Overall, my ITI experience was magnificent and my time in Tanzania, Africa couldn’t have been better.


By Inunonse Ngwenya. YWCA of Zambia.

Inunonse Ngwenya

One of the main reasons developing countries  are unlikely to achieve  many Millennium development goals and escape the persistence of poverty that plagues even poorer countries that still manage to achieve decent levels of economic growth, is a lack of government  revenue towards paying for schools, hospitals, roads and public service. A recession in developing countries provides yet another excuse for them to renege on their overseas aid commitment and every drop of government revenue is important.

In almost every society in the world, young people get fewer opportunities than adults to make their voices heard in public arena. The 12th Article of the UN Convention on the Rights of the child states that every child has the right to express his or her opinion and be heard in all matters that affects them. Children have the right to say what they think should, when adults are making decisions that affect them and to have their opinion taken into account.

Education is a critical component of a healthy transition into adulthood. During childhood and adolescence, learning occurs more intensely than during other phases of life. During adolescence, young people develop physical and cognitive skills and acquire the knowledge and information necessary to becoming healthy, productive adults. Providing quality education in a safe environment and keeping children in school is a cross-cutting strategy that links different development priorities. For example, being in school has been associated with delays in the age of sex, marriage, and childbearing. Appropriate targeted policies and programs that help to keep young people enrolled throughout adolescence and connected to the social network that schools provide can have important impacts on their personal development and can minimize their vulnerabilities to the challenges that exist outside of the school environment and help them secure and reduce poverty levels.

Every Child has the right to the best possible health.  Government must provide good health care, clean water, nutritious food and clean environment so that children can stay healthy.
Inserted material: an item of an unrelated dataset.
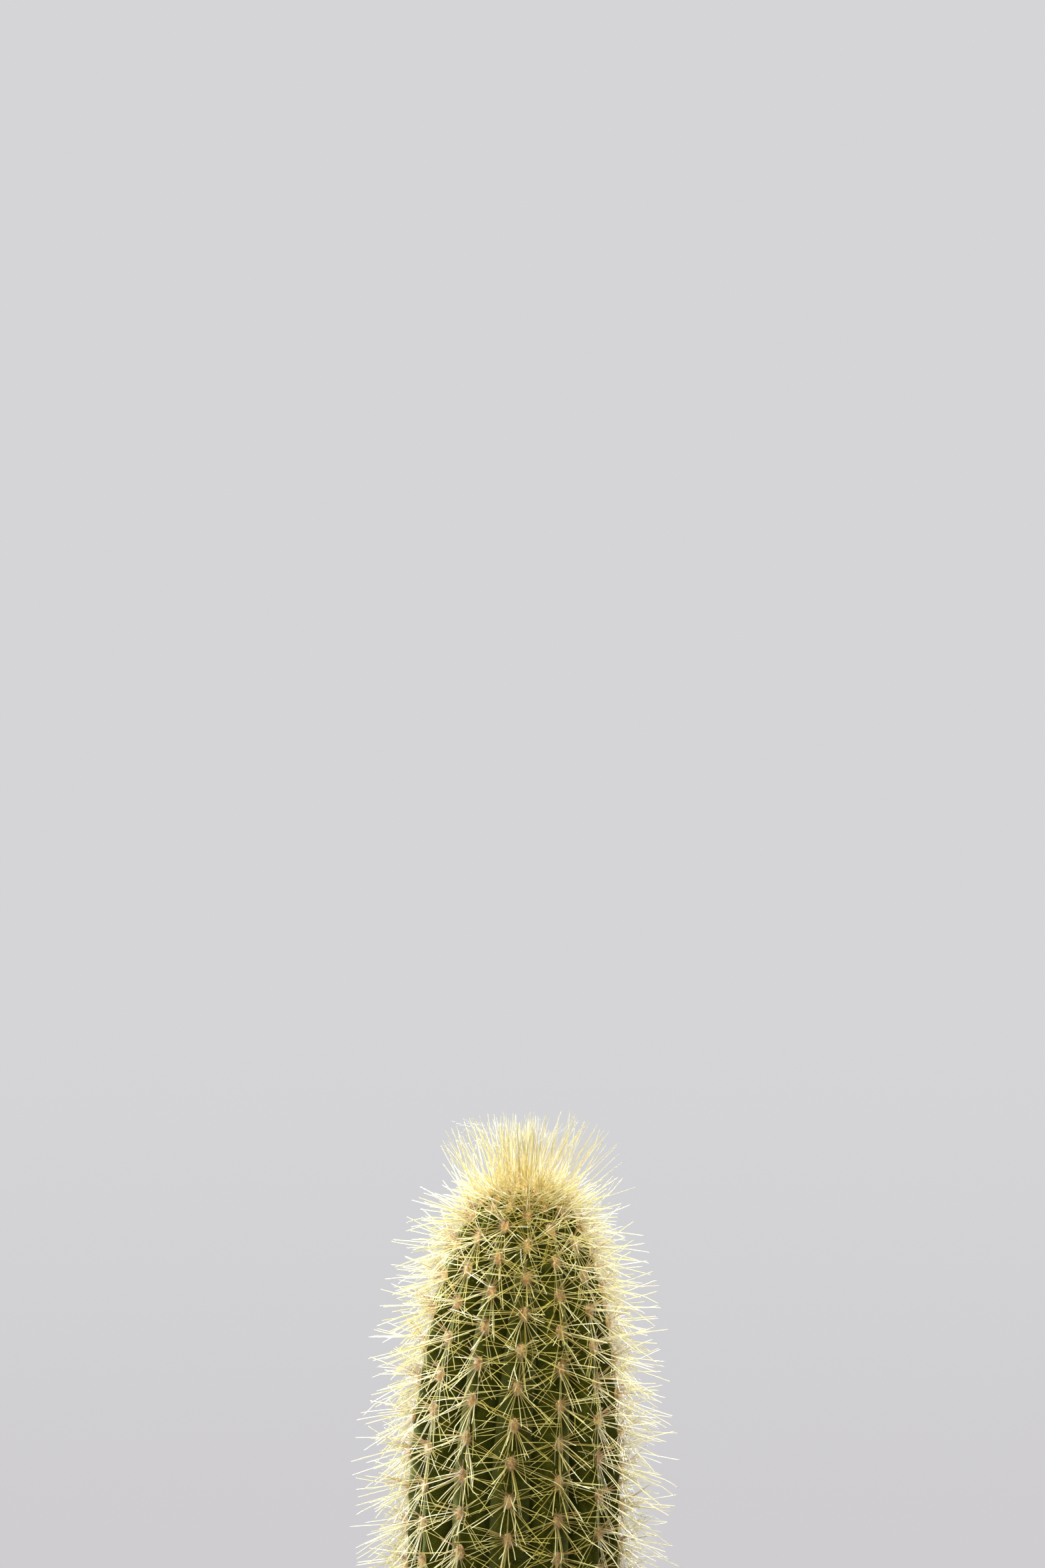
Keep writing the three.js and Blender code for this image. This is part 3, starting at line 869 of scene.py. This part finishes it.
def crown_tuft(frames, material, random):
    """Young golden spines that stand in a brush over the crown."""
    points, _, _, out, arc = frames
    rows = np.repeat(np.arange(len(points)), TUFT_SPINES_EACH)
    rows = rows[random.random(len(rows)) > smooth_step(arc[rows], *TUFT_FADE_ARCS)]
    count = len(rows)
    outer = smooth_step(arc[rows], *TUFT_OUTER_ARCS)
    bunch = random.normal(0, TUFT_BUNCHING, (len(points), 3))[rows]
    straggle = random.normal(0, TUFT_STRAGGLING, (count, 3))
    upright = np.array([0.0, 0.0, 1.0])
    raised = lerp(out[rows], upright, lerp(*TUFT_UPRIGHTNESS, outer)[:, None])
    direction = unit(raised + bunch + straggle)
    root = points[rows] + random.normal(0, TUFT_ROOT_SCATTER, (count, 3)) - direction * TUFT_SUNK
    level = random.uniform(*TUFT_LEVEL, len(points))[rows] + random.uniform(*TUFT_UNEVEN, count)
    reach = (APEX_Z + level - root[:, 2]) / direction[:, 2]
    length = np.clip(reach, TUFT_SHORTEST, lerp(*TUFT_LONGEST, outer))
    radius = random.uniform(*TUFT_RADIUS, count)
    tint = np.clip(lerp(*TUFT_TINT, outer) + random.normal(0, TUFT_TINT_SCATTER, count), 0, 1)
    pattern = needle_pattern(sides=5, rings=6, fullness=0.25, bunching=1.7)
    draws = (root, direction, length, radius, tint)
    spine_piece("crown_spines", pattern, draws, TUFT_BEND, material, random)
    bpy.data.objects.remove(pattern)


# ---- Wool and hairs -------------------------------------------------------------------------

FELT_HAIRS = 240
FELT_LOWEST = 0.05
FELT_LENGTH = (0.45 * MM, 1.15 * MM)
FELT_RADIUS = 0.035 * MM
FELT_SUNK = 0.2 * MM
FELT_TANGLE = 0.55
FELT_BEND = (0.2, 0.8)
CROWN_FELT_HAIRS = 90
CROWN_FELT_SIZE = 1.1


def felt(name, frames, size, material, random, hairs):
    """Short curled hairs all over the cushions."""
    points, across, up, out, _ = frames
    count = len(points)
    z = random.uniform(FELT_LOWEST, 1, (count, hairs))
    angle = random.uniform(0, TURN, (count, hairs))
    level = np.sqrt(1 - z**2)
    ball = np.stack([level * np.cos(angle), level * np.sin(angle), z], axis=-1)
    local = ball * CUSHION_HALF * size
    axes = np.stack([across, up, out], axis=1)
    roots = points[:, None] + local @ axes
    directions = (ball / (CUSHION_HALF / MM)) @ axes
    directions = unit(directions + random.normal(0, FELT_TANGLE, local.shape))
    roots, directions = roots.reshape(-1, 3), directions.reshape(-1, 3)
    number = len(roots)
    lengths = random.uniform(*FELT_LENGTH, number) * size
    radius = np.full(number, FELT_RADIUS)
    pattern = needle_pattern(sides=3, rings=2, fullness=0.5)
    bends = bent(random, directions, *FELT_BEND)
    piece = grown(name, pattern, roots - directions * FELT_SUNK, directions, lengths, radius, bends)
    bpy.data.objects.remove(pattern)
    return finish_piece(piece, material, "cactus")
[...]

Advocacy is a process of communication, or a set of actions targeted directly at the people who make decisions. Considering the amount of time people spend at work it makes sense that the workplace should provide information, education and services relating to Sexual reproductive health and rights issues. (SRHR)  Knowledge for action for young women and girls for sure is the power to make a difference in our societies, so partner with us and be that change we want to see.

Youth policies, both those aimed at building capacity and those meant to mitigate the effects of poverty, must address the distinctive environments in which young people live. Close attention needs to be given to the differences between the social and economic circumstances of urban and rural areas. In cities and towns, educational and health resources are more readily available than in rural villages. Cities also present a more diverse set of income-earning opportunities. But it is far from obvious that young people especially those who are poor are in a position to take advantage of these urban resources and opportunities. For the urban poor, school enrolment rates fall well below the rates of wealthier urban residents. In multiple dimensions of health, the urban poor hardly fare better than rural villagers. To some, the diversity of urban living standards may be seen in a positive light, suggesting possibilities for upward mobility. But to many poor girls and boys, this same diversity may be interpreted quite differently, as evidence of an unbridgeable gulf between their circumstances and those of the urban elites. The social risks of city life may jeopardize both poor young people and those who are better off, as is clear from higher urban rates of HIV and AIDS.

We need a new crop of young women and girls in our societies to raise the struggle to preserve what is ours, a crop that will stop at nothing to achieve economic independence. We are all born as blank keys and as we grow our parents, environments, society  are tools God uses to shape us and make us into the keys we ought to be.